Filter by UNITID. Graduation rate is in column C150_4 (multiply by 100),
median debt in GRAD_DEBT_MDN, and earnings in MD_EARN_WNE_P10. Employment rate is
COUNT_WNE_P10 ÷ (COUNT_WNE_P10 + COUNT_NWNE_P10) × 100.
Notes & Known Limitations
MAJORNUM=1 filter. The backend counts first-major students only. For
programs where students commonly double-major, the backend total will be slightly lower
than the NCES grand total. This affects 15,044 of 121,120 records (12.4%); the median
difference is 1 completer. This is standard methodology matching the College Scorecard.
Award-level aggregation. Completions are summed across all award levels
(certificates, bachelor's, master's, doctoral) into a single per-program total. The
individual levels present are retained in metadata.
Derived metrics. The roi_ratio field
(3,683 institutions) and employment_rate field (4,004 institutions)
are calculated from verified source values using deterministic formulas. Accurate inputs
guarantee accurate outputs.
Null/suppressed values. The College Scorecard publishes "NA" or
"PrivacySuppressed" when sample sizes are too small. The backend correctly stores these
as null. Of the 5,141 backend institutions, 150 are system offices or very new branch
campuses not independently present in the Scorecard file.

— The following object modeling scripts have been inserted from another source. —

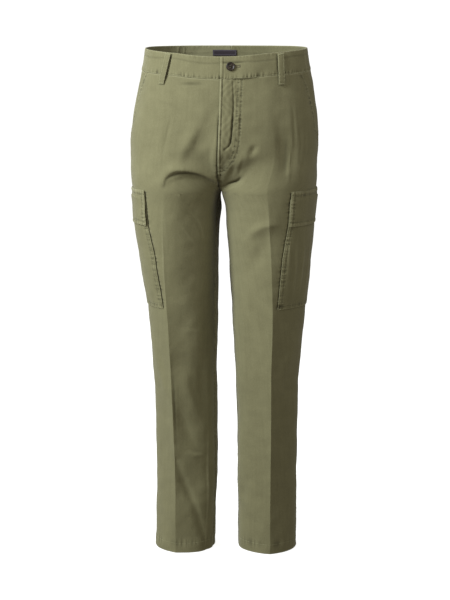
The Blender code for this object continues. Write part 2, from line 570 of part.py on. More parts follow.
def band_piece(leg, part, material):
    """One of the waistband's four pieces. The left front laps over the right front at the button."""
    level = np.linspace(WAIST_TOP, BAND_BOTTOM, BAND_ROWS + 1)
    if part == "front":
        start = place_beside(leg, level, -UNDERLAP if leg == "right" else 0.0, INNER)
        turn = place_beside(leg, level, -BAND_SEAM - SEAM_GAP)
        places = between([start, turn], (BAND_FRONT_SPAN,))
    else:
        turn = place_beside(leg, level, -BAND_SEAM + SEAM_GAP)
        places = between([turn, np.full_like(level, INNER_BACK)], (BAND_BACK_SPAN,))
    rows = np.repeat(level[:, None], places.shape[1], 1)
    out = BAND_PROUD
    if (leg, part) == ("left", "front"):
        across = np.abs(bare_point(leg, rows, places)[..., 0] - read_table(SWAY, rows)[0])
        out = out + OVERLAP_RISE * (1.0 - smooth((across - OVERLAP_FLAT) / OVERLAP_FADE))
    return wall(f"waistband_{leg}_{part}", cloth_point(leg, rows, places, out),
                cloth_point(leg, rows, places, out - BAND_WALL), material)


def belt_loop(name, leg, place_at_top, place_at_bottom, material):
    """A strip sewn down at both ends, bowed out to let a belt through."""
    down = np.linspace(0.0, 1.0, LOOP_STEPS)
    level = LOOP_TOP + (LOOP_BOTTOM - LOOP_TOP) * down
    middle = place_at_top + (place_at_bottom - place_at_top) * down
    edges = [place_beside(leg, level, side * LOOP_WIDTH / 2, middle) for side in (-1, 1)]
    rows = np.repeat(level[:, None], 2, 1)
    places = np.stack(edges, -1)
    under = BAND_PROUD * smooth((level - LOOP_BOTTOM) / (BAND_BOTTOM - LOOP_BOTTOM))
    bow = (under + LOOP_SEAT + LOOP_GAP * (1.0 - np.abs(2 * down - 1)**LOOP_FLATNESS))[:, None]
    return wall(name, cloth_point(leg, rows, places, bow + LOOP_WALL),
                cloth_point(leg, rows, places, bow), material)


def label(material):
    """A bare woven label inside the back of the waistband."""
    level = np.linspace(LABEL_TOP, LABEL_BOTTOM, 3)
    share = np.linspace(-0.5, 0.5, 5)
    columns = [place_beside("left", level, LABEL_SHIFT + LABEL_WIDTH * s, INNER_BACK) for s in share]
    places = np.stack(columns, -1)
    rows = np.repeat(level[:, None], len(share), 1)
    out = BAND_PROUD - BAND_WALL - LABEL_GAP
    return wall("inside_label", cloth_point("left", rows, places, out),
                cloth_point("left", rows, places, out - LABEL_WALL), material)


def button(material):
    """A turned button with a raised rim, on the overlapping end of the waistband."""
    level = np.array([BUTTON_LEVEL])
    place = place_beside("left", level, BUTTON_FROM_FRONT, INNER)
    out = BAND_PROUD + OVERLAP_RISE + BUTTON_GAP
    centre, axis = cloth_point("left", level, place, out)[0], cloth_normal("left", level, place)[0]
    along = np.cross((0.0, 0.0, 1.0), axis)
    along /= np.linalg.norm(along)
    upward = np.cross(axis, along)
    shape = bmesh.new()
    rings = []
    for radius, height in BUTTON_PROFILE[:-1]:
        turns = [2 * math.pi * k / BUTTON_SIDES for k in range(BUTTON_SIDES)]
        rings.append([shape.verts.new(centre + axis * height + radius * (math.cos(a) * along
                      + math.sin(a) * upward)) for a in turns])
    for lower, higher in zip(rings, rings[1:]):
        for k in range(BUTTON_SIDES):
            after = (k + 1) % BUTTON_SIDES
            shape.faces.new((lower[k], lower[after], higher[after], higher[k]))
    shape.faces.new(rings[0])
    top = shape.verts.new(centre + axis * BUTTON_PROFILE[-1][1])
    for k in range(BUTTON_SIDES):
        shape.faces.new((rings[-1][k], rings[-1][(k + 1) % BUTTON_SIDES], top))
    return link("waist_button", shape, material)


def principled(name, colour, roughness):
    material = bpy.data.materials.new(name)
    material.use_nodes = True
    shader = material.node_tree.nodes["Principled BSDF"]
    shader.inputs["Base Color"].default_value = (*colour, 1.0)
    shader.inputs["Roughness"].default_value = roughness
    return material


def build():
    for thing in list(bpy.data.objects):
        bpy.data.objects.remove(thing, do_unlink=True)
    twill, horn, tape = (principled(*row) for row in COLOURS)
    level = panel_levels()
    for leg in ("left", "right"):
        panel(leg, "front", level, twill)
        panel(leg, "back", level, twill)
        pocket_facing(leg, level, twill)
        cargo_pocket(leg, level, twill)
        cargo_flap(leg, level, twill)
        band_piece(leg, "front", twill)
        band_piece(leg, "back", twill)
    for row in LOOPS:
        belt_loop(*row, twill)
    button(horn)
    label(tape)


build()
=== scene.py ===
import math
from collections import namedtuple

import bpy
import numpy as np
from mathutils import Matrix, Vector, bvhtree, noise


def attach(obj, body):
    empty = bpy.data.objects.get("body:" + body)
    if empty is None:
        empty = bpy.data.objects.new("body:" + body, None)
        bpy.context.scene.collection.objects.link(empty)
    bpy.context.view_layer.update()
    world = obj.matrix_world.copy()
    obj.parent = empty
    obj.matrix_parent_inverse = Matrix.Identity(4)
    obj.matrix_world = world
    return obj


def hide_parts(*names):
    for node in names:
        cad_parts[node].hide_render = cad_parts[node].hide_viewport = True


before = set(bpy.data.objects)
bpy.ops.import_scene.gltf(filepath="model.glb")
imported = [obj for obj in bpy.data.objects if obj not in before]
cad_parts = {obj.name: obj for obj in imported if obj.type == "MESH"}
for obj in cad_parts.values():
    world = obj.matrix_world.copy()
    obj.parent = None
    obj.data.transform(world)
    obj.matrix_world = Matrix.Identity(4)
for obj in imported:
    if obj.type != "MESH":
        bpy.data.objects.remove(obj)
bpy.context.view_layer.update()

# ---------------------------------------------------------------- the garment's own sizes, in metres
# +X is the wearer's left, -Y the front, +Z up. The origin is the middle of the waist opening.
WALL = 0.0015            # twill cloth
SEAM_GAP = 0.0002        # half of the gap between two panels at a seam
WAIST_TOP = 0.024
HIP_LEVEL = -0.165
FORK_LEVEL = -0.260
HEM_LEVEL = -1.030
HEM_DEPTH = 0.023
WAIST_DIP = 0.0225
WAIST_DIP_SIDE = 0.004
WAIST_DIP_END = -0.140
WAIST_DIP_POWER = 2.5
BAND_RISE = 0.0032
CROTCH_SOFTNESS, CROTCH_REACH = 0.50, 0.25

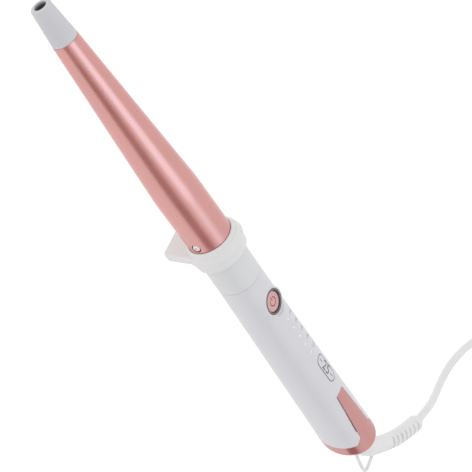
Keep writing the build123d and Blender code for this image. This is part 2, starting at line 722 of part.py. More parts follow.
def corner_radii(points):
    """Largest arc each corner of a route has room for: 0.45 of its shorter run over tan of half its turn."""
    radii = []
    for before, corner, after in zip(points, points[1:], points[2:]):
        turn = radians((corner - before).get_angle(after - corner))
        radii.append(0.45 * min((corner - before).length, (after - corner).length) / tan(turn / 2))
    return radii


def report_tube(name, path, radius, volume, radii):
    """Print a tube's length and radii, and its volume against section times length."""
    length = sum(edge.length for edge in path.edges())
    print(name, "length", round(length, 1), "radii", [round(r, 1) for r in radii],
          "volume share", round(volume / (pi * radius ** 2 * length), 4))


with BuildPart() as cord_sleeve:
    with BuildLine() as sleeve_path:
        FilletPolyline(*SLEEVE_ROUTE, radius=corner_radii(SLEEVE_ROUTE))
    with BuildSketch(Plane(origin=sleeve_path.line @ 0, z_dir=sleeve_path.line % 0)):
        Circle(SLEEVE_R)
    sweep(path=sleeve_path.line)
report_tube("cord_sleeve", sleeve_path.line, SLEEVE_R, cord_sleeve.part.volume, corner_radii(SLEEVE_ROUTE))
cord_sleeve.part.label = "cord_sleeve"
export_step(cord_sleeve.part, "parts/cord_sleeve.step")

LOOP_R = 1.15
LOOP_ROUTE = [
    Vector(181.7, -1.0, 9.6),
    Vector(190.0, -2.6, 8.8),
    Vector(197.6, -3.0, 8.1),
    Vector(198.6, 1.5, 8.1),
    Vector(196.5, 12.0, 9.2),
]
LOOP_RADII = [9, 2.6, 2.6]

with BuildPart() as hanging_loop:
    with BuildLine() as loop_path:
        FilletPolyline(*LOOP_ROUTE, radius=LOOP_RADII)
    with BuildSketch(Plane(origin=loop_path.line @ 0, z_dir=loop_path.line % 0)):
        Circle(LOOP_R)
    sweep(path=loop_path.line)
hanging_loop.part.label = "hanging_loop"
export_step(hanging_loop.part, "parts/hanging_loop.step")

# ---------------------------------------------------------------- mains cord, coil and tie
SWIVEL_CLEARANCE = 1.0
sleeve_end = sleeve_path.line @ 1
sleeve_way = (sleeve_path.line % 1).normalized()

CORD_ROUTE = [
    sleeve_end + sleeve_way * SWIVEL_CLEARANCE,
    Vector(234.9, 66.0, 4.6),
    Vector(241.2, 80.0, CORD_R),
    Vector(241.4, 95.5, CORD_R),
    Vector(244.5, 112.0, CORD_R),
    Vector(251.1, 128.0, CORD_R),
    Vector(260.3, 143.5, CORD_R),
    Vector(272.3, 158.0, CORD_R),
    Vector(286.0, 170.5, CORD_R),
]

with BuildPart() as cord:
    with BuildLine() as cord_path:
        FilletPolyline(*CORD_ROUTE, radius=corner_radii(CORD_ROUTE))
    with BuildSketch(Plane(origin=cord_path.line @ 0, z_dir=cord_path.line % 0)):
        Circle(CORD_R)
    sweep(path=cord_path.line)
report_tube("cord", cord_path.line, CORD_R, cord.part.volume, corner_radii(CORD_ROUTE))
cord.part.label = "cord"
export_step(cord.part, "parts/cord.step")

# The coil is a flat ring of turns side by side, COIL_COLUMNS across and COIL_ROWS high.
# The cord runs into its outermost turn and winds clockwise.
COIL_INNER_R = COIL_MEAN_R - CORD_R * COIL_COLUMNS
COIL_OUTER_R = COIL_MEAN_R + CORD_R * COIL_COLUMNS
COIL_HEIGHT = 2 * CORD_R * COIL_ROWS
coil_entry = cord_path.line @ 1
coil_entry_way = cord_path.line % 1
COIL_CENTRE = coil_entry + Vector(coil_entry_way.Y, -coil_entry_way.X) * (COIL_OUTER_R - CORD_R)

with BuildPart() as cord_coil:
    with BuildSketch(Plane(origin=(COIL_CENTRE.X, COIL_CENTRE.Y, 0))):
        Circle(COIL_OUTER_R)
        Circle(COIL_INNER_R, mode=Mode.SUBTRACT)
    extrude(amount=COIL_HEIGHT)
    fillet(cord_coil.edges(), radius=CORD_R - 0.1)
cord_coil.part.label = "cord_coil"
export_step(cord_coil.part, "parts/cord_coil.step")

TIE_WIDTH = 8.0
TIE_THICKNESS = 0.8
TIE_ANGLE = radians(-75)
tie_way = Vector(cos(TIE_ANGLE), sin(TIE_ANGLE))
tie_plane = Plane(origin=(COIL_CENTRE.X, COIL_CENTRE.Y, 0), x_dir=tie_way, z_dir=(tie_way.Y, -tie_way.X, 0))

with BuildPart() as coil_tie:
    with BuildSketch(tie_plane):
        with Locations((COIL_MEAN_R, COIL_HEIGHT / 2 + TIE_THICKNESS / 2)):
            RectangleRounded(COIL_OUTER_R - COIL_INNER_R + 2 * TIE_THICKNESS, COIL_HEIGHT + TIE_THICKNESS, 2.8)
            RectangleRounded(COIL_OUTER_R - COIL_INNER_R, COIL_HEIGHT - TIE_THICKNESS, 2.2, mode=Mode.SUBTRACT)
    extrude(amount=TIE_WIDTH / 2, both=True)
coil_tie.part.label = "coil_tie"
export_step(coil_tie.part, "parts/coil_tie.step")

# ---------------------------------------------------------------- tail of the cord and its plug
# The tail leaves the outermost turn of the top row and ends level in a flat two-pin plug.
PLUG_WIDTH = 35.3
PLUG_FLAT_WIDTH = 26.1
PLUG_THICKNESS = 13.7
PLUG_STRAIGHT = 12.0
PLUG_TAPER = 18.0
PLUG_NECK = 6.0
PIN_R = 2.0
PIN_LENGTH = 19.0
PIN_PITCH = 18.6
PLUG_LEVEL = PLUG_THICKNESS / 2
TAIL_ANGLE = radians(42.4)
tail_start = COIL_CENTRE + Vector(cos(TAIL_ANGLE), sin(TAIL_ANGLE)) * (COIL_OUTER_R - CORD_R)

TAIL_ROUTE = [
    Vector(tail_start.X, tail_start.Y, COIL_HEIGHT - CORD_R),
    Vector(348.2, 158.6, 6.4),
    Vector(357.0, 147.5, 6.0),
    Vector(363.3, 134.5, PLUG_LEVEL),
    Vector(366.9, 120.8, PLUG_LEVEL),
]

with BuildPart() as cord_tail:
    with BuildLine() as tail_path:
        FilletPolyline(*TAIL_ROUTE, radius=corner_radii(TAIL_ROUTE))
    with BuildSketch(Plane(origin=tail_path.line @ 0, z_dir=tail_path.line % 0)):
        Circle(CORD_R)
    sweep(path=tail_path.line)
report_tube("cord_tail", tail_path.line, CORD_R, cord_tail.part.volume, corner_radii(TAIL_ROUTE))
cord_tail.part.label = "cord_tail"
export_step(cord_tail.part, "parts/cord_tail.step")

plug_rear = Plane(origin=tail_path.line @ 1, x_dir=(tail_path.line % 1).cross(Vector(0, 0, 1)),
                  z_dir=tail_path.line % 1)


def plug_section(place, width, flat_width, thickness):
    """Six-sided section across the plug."""
    with BuildSketch(place) as section:
        with BuildLine():
            Polyline((width / 2, 0), (flat_width / 2, thickness / 2), (-flat_width / 2, thickness / 2),
                     (-width / 2, 0), (-flat_width / 2, -thickness / 2), (flat_width / 2, -thickness / 2),
                     close=True)
        make_face()
    return section.sketch


plug_front = plug_rear.offset(PLUG_NECK + PLUG_TAPER + PLUG_STRAIGHT)
rear_section = plug_section(plug_rear.offset(PLUG_NECK), 12.0, 8.6, 9.0)
full_section = plug_section(plug_rear.offset(PLUG_NECK + PLUG_TAPER), PLUG_WIDTH, PLUG_FLAT_WIDTH, PLUG_THICKNESS)

with BuildPart() as plug_body:
    loft([rear_section, full_section])
    extrude(full_section, amount=PLUG_STRAIGHT)
    fillet(plug_body.faces().sort_by(Axis.Y)[0].edges(), radius=0.8)
    with BuildSketch(plug_rear):
        Circle(3.8)
    extrude(amount=PLUG_NECK + 1)
plug_body.part.label = "plug_body"
export_step(plug_body.part, "parts/plug_body.step")

with BuildPart() as plug_pins:
    with BuildSketch(plug_front):
        with Locations((-PIN_PITCH / 2, 0), (PIN_PITCH / 2, 0)):
            Circle(PIN_R)
    extrude(amount=PIN_LENGTH)
    fillet(plug_pins.faces().filter_by(GeomType.PLANE).sort_by(Axis.Y)[0:2].edges(), radius=1.4)
plug_pins.part.label = "plug_pins"
export_step(plug_pins.part, "parts/plug_pins.step")
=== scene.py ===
import json
import math
import bmesh
import bpy
from mathutils import Matrix, Quaternion, Vector


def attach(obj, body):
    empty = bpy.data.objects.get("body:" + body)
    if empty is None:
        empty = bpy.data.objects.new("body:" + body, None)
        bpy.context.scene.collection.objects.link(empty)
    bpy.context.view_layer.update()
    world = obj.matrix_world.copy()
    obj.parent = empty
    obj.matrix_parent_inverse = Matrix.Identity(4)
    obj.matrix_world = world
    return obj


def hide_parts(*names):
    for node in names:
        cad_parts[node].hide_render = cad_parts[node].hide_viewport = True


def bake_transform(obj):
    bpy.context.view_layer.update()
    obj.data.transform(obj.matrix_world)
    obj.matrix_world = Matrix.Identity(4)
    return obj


# %% [markdown]
# # A curling wand on a table
#
# The wand is a clipless curling iron: a rose gold cone that heats, a pale tip that stays cool
# enough to hold, a collar with a foot to rest it on, a slim handle with one button and five
# lights, and a mains cord that turns freely in the butt. Its hard parts come from the CAD
# model, which is the fixed frame. This file gives them their finishes and builds what CAD
# leaves plain: the ribbed sleeve, the hanging loop, the cord with its coil, and the printing.

# %% load the frame and keep the CAD model's box
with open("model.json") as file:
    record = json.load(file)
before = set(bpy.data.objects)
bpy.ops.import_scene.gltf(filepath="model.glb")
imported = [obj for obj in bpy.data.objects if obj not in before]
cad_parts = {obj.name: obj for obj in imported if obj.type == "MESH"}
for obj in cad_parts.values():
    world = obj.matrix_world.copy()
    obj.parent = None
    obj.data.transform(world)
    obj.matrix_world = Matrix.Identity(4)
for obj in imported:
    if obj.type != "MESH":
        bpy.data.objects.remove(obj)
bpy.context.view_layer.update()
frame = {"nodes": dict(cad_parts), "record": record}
NODES = frame["nodes"]

# %% [markdown]
# ## Camera
#
# The wand lies flat, but the view wanted here has it standing almost upright, tip at the top
# left and cord at the bottom right. That is a camera that looks down on the table from beyond
# the tip and is rolled by nearly a quarter turn. A camera can be placed by aiming a constraint
# at an empty, but here its place follows from a target point, a heading, a height and a
# distance, as one would set up a tripod, and the roll comes last. The long lens keeps the two
# ends of the wand at almost the same scale.

# %% camera
AIM = Vector((0.0119, 0.0200, 0.0193))
CAMERA_DISTANCE = 0.900
CAMERA_HEADING = math.radians(42.81)
CAMERA_HEIGHT = math.radians(38.65)
CAMERA_ROLL = math.radians(86.32)
CAMERA_ANGLE = math.radians(15.81)

camera_side = Vector((
    -math.cos(CAMERA_HEIGHT) * math.cos(CAMERA_HEADING),
    -math.cos(CAMERA_HEIGHT) * math.sin(CAMERA_HEADING),
    math.sin(CAMERA_HEIGHT),
))
camera = bpy.data.objects.new("camera", bpy.data.cameras.new("camera"))
camera.data.angle = CAMERA_ANGLE
camera.data.clip_start = 0.01
camera.location = AIM + camera_side * CAMERA_DISTANCE
camera.rotation_mode = "QUATERNION"
camera.rotation_quaternion = camera_side.to_track_quat("Z", "Y") @ Quaternion((0, 0, 1), CAMERA_ROLL)
bpy.context.scene.collection.objects.link(camera)
bpy.context.scene.camera = camera
print("lens", round(camera.data.lens, 1), "mm from", [round(c, 3) for c in camera.location])

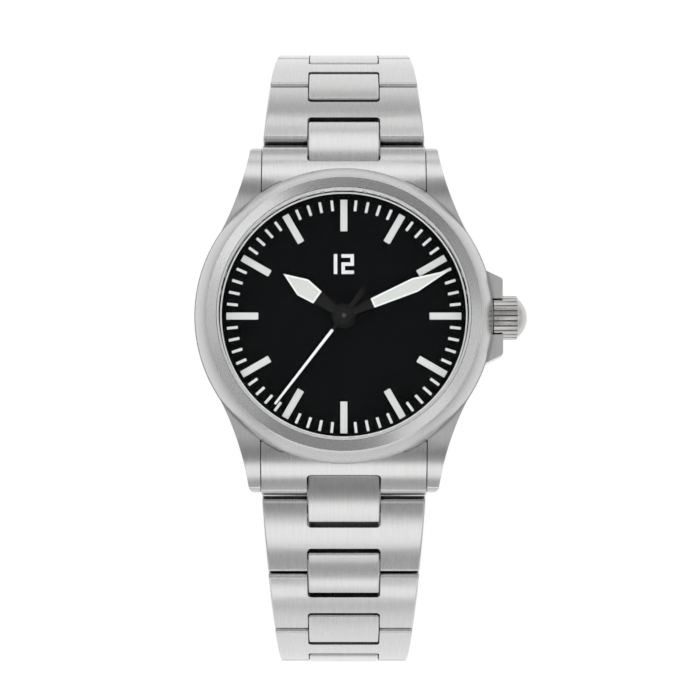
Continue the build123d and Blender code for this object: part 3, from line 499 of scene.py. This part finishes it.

Data Currency & Refresh Schedule
| Dataset | Current Version | Publication Cycle | Next Expected Release |
| IPEDS Completions | 2023-24 (C2024_A) | Annual (fall) | ~Fall 2026 (2024-25 data) |
| College Scorecard | Nov 2025 release | ~Twice per year | ~Spring 2026 |
When NCES or the Department of Education publishes updated data, we re-run this validation
process against the new source files before deploying updates.